The Promise and Perils of Grexit

The creditors may have won this round, but Greece's financial woes are far from resolved. After the next financial crisis, it could still find itself out of the EU. If the Greek parliament fails to endorse the deal just agreed to by its president, "Grexit" could happen even earlier. And that could be the Black Swan event that ultimately breaks up the EU. It might be in the interests of the creditors to consider a debt jubilee to avoid that result, just as the Allies felt it was in their interests to expunge German debts after World War II.

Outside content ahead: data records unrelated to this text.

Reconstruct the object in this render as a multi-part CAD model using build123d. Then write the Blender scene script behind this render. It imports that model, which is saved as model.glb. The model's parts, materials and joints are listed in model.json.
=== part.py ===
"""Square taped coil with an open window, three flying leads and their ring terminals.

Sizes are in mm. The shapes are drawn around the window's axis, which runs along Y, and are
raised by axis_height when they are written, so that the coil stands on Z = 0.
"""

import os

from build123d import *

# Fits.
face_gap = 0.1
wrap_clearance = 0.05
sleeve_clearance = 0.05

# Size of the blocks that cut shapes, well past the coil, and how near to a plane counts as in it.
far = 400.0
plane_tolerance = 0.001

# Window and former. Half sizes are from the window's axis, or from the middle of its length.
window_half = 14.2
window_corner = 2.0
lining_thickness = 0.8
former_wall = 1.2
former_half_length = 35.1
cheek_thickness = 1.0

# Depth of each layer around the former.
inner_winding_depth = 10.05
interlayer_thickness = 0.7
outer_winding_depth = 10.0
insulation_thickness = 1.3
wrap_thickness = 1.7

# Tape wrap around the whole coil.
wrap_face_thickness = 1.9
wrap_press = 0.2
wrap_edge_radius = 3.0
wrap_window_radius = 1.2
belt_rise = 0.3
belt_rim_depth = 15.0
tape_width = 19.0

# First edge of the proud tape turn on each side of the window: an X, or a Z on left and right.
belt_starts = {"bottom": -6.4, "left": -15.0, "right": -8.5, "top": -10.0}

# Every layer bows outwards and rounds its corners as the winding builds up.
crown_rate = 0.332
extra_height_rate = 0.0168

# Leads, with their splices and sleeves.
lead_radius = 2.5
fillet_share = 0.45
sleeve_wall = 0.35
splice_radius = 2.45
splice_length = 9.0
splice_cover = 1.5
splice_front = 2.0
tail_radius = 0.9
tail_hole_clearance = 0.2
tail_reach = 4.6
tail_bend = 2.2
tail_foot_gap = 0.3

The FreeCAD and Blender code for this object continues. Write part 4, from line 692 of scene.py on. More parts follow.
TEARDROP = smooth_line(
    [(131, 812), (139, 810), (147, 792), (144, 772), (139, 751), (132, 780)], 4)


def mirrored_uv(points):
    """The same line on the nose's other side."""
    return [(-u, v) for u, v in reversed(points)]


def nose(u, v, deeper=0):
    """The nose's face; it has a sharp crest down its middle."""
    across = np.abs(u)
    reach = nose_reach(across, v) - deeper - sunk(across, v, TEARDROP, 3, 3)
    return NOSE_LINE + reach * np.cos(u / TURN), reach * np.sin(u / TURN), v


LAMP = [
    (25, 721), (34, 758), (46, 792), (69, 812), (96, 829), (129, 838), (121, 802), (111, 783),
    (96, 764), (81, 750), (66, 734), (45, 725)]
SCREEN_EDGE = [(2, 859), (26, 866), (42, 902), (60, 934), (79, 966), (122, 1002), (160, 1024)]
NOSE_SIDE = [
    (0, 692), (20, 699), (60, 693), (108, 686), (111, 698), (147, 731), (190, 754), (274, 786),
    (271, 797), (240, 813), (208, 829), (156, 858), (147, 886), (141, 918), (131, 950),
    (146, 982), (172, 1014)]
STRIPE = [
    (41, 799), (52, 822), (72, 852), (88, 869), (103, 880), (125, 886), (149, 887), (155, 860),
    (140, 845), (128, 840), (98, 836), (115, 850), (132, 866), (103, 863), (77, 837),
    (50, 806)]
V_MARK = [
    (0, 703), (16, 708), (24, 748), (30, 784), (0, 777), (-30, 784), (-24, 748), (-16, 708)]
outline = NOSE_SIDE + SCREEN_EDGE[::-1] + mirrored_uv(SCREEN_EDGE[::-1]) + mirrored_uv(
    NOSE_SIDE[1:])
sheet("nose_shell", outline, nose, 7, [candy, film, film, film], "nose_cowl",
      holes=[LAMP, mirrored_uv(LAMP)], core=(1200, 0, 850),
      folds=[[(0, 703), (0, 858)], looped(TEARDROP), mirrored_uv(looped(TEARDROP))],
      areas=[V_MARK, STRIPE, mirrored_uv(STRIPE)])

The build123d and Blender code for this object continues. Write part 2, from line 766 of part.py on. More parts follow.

For Greece, leaving the EU may be perilous; but it opens provocative possibilities. The government could nationalize its insolvent banks along with its central bank, and start generating the credit the country desperately needs to get back on its feet. If it chose, it could do this while still using the euro, just as Ecuador uses the US dollar without being part of the US. (For more on how this could work, see here.)

If Greece switches to drachmas, the funding possibilities are even greater. It could generate the money for a national dividend, guaranteed employment for all, expanded social services, and widespread investment in infrastructure, clean energy, and local business. Freed from its Eurocrat oppressors, Greece could model for the world what can be achieved by a sovereign country using publicly-owned banks and publicly-issued currency for the benefit of its own economy and its own people.